Chaos Engineering Explained

Intentionally breaking things to build confidence — discovering system weaknesses before your users do.

Chaos Engineering

Chaos engineering is the discipline of experimenting on a production system to build confidence in its ability to withstand turbulent conditions. It involves intentionally injecting failures — network partitions, server crashes, latency spikes — to uncover weaknesses before they cause real outages.

Explanation

Every system has failure modes that are difficult to predict through code review or testing alone. Chaos engineering proactively discovers these weaknesses by introducing controlled failures into a running system and observing how it responds. The goal is not to break things but to learn: does the circuit breaker trip when the downstream service fails? Does the system gracefully degrade when a database replica goes offline? Do alerts fire correctly when latency spikes? The process follows a scientific method: define the system's steady state (normal metrics), form a hypothesis ("if we kill one of three database replicas, the system should failover within 5 seconds with no user-visible errors"), run the experiment in a controlled scope (production traffic, but limited blast radius), observe the results, and document the findings.
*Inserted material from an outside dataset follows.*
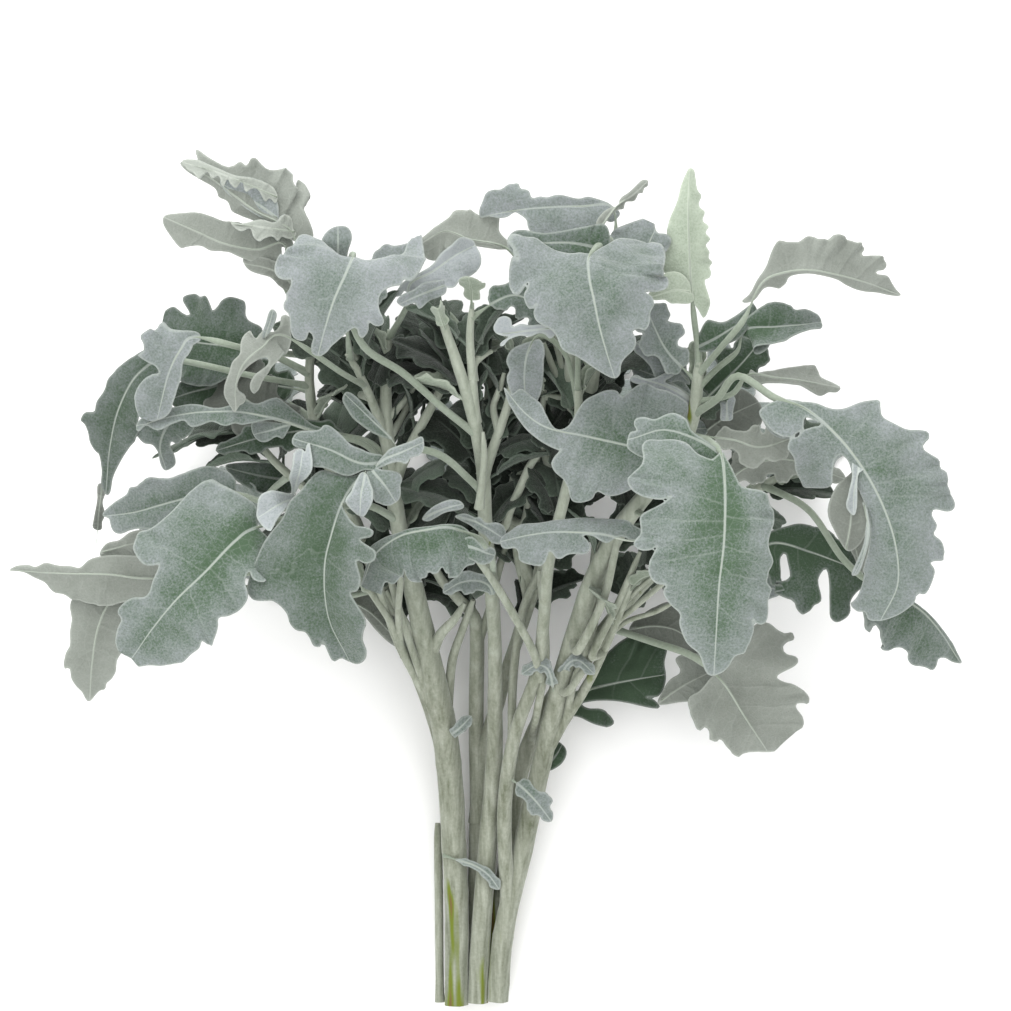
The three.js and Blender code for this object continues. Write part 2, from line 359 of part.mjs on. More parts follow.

Fix any weaknesses discovered, then repeat. Netflix pioneered chaos engineering with Chaos Monkey (randomly terminates production instances) and later the broader Simian Army. Tools like Gremlin, Litmus, and AWS Fault Injection Simulator make chaos experiments accessible to any team. Chaos engineering should start small (terminate a single instance) and gradually increase scope (network partitions, availability zone failures) as confidence grows.

Bookuvai Implementation

Bookuvai introduces chaos engineering for projects that require high availability (99.9%+ uptime). We start with tabletop exercises (discussing failure scenarios without actually injecting them) during the technical design milestone, then implement automated chaos experiments in staging before running controlled experiments in production. Our standard experiments include instance termination, network latency injection, and dependency failure simulation.

Key Facts

  • Pioneered by Netflix with Chaos Monkey (random instance termination in production)
  • Follows the scientific method: hypothesis, experiment, observe, learn
  • Start small (single instance) and gradually increase blast radius

Related Terms

Frequently Asked Questions

Is chaos engineering only for large companies like Netflix?
No. Any team that cares about reliability can practice chaos engineering. Start with simple experiments in staging: what happens when a service instance is killed? Does the system recover? You do not need production traffic to learn valuable lessons.
Is it safe to run chaos experiments in production?
Yes, when done correctly. Start with a small blast radius (one instance, one region), have a "big red button" to stop the experiment instantly, and run during business hours when the team is available. Many organizations run chaos experiments continuously in production.